I used octopus merges once for a deployment system that I built when my team switched from SVN to Git. Since there were a lot of developers working on different parts, it was many times required to test multiple different changes in parallel in the QA system.

I built a small web UI where developers could select and unselect development branches, and it would octopus-merge all selected branches into the master branch, and force-push that state onto the QA branch (and deploy it to QA, of course). So QA would always be master + all development branches that were currently being verified. By using a Github webhook, it would update the QA system whenever master or one of the branches being verified was pushed to. I'm not in that team anymore, but I think that deployment tool is still humming along nicely.


There must have been many times this would fail because of merge conflicts?


Has anyone asked Laxman Dewangan what he was up to with that initial commit and merge thing?


It's common in a lot of Git UIs (GitHub, for instance) to prompt you to create a README when you create a new repo.
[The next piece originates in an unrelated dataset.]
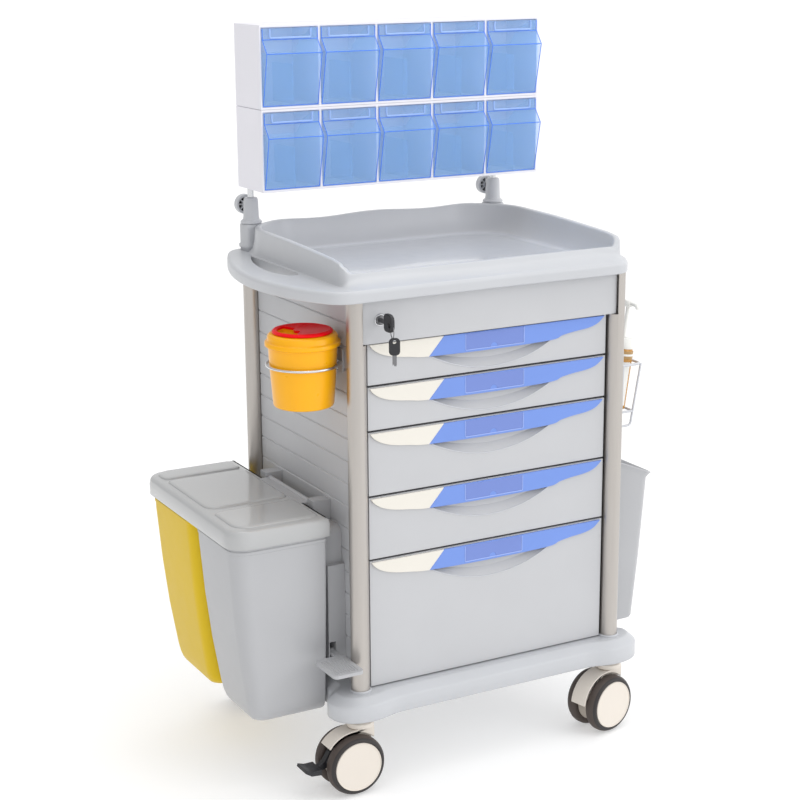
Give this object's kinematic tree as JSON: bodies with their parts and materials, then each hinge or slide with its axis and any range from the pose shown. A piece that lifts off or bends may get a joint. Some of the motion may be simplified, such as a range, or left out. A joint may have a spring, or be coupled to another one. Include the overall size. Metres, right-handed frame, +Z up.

I think this is because when you're actually starting a project, older versions of git would get confused if you cloned an empty repo, but using `git clone` to get a directory to work in is much nicer than `git init` + do work + `git remote add origin` + `git push -u` or whatever the command is. So, the hosting tool generates an initial commit for you so that a clone works smoothly.

My guess is that Nvidia has some internal Git hosting tool or a private GitHub account, and this developer clicked the most obvious "create a repo" button and tried to push their local git clone of Linux it. That push was rejected because it would have clobbered the auto-generated commit, so they did a `git pull` and a `git push`, i.e., they merged in the auto-generated commit.



That was the worst diagram today. <1 Commits on the y-axis? Where would be 30 on the x-axis? Can't tell if you only have 3 markers on a log axis.


What were you trying to do, locate your favorite commit?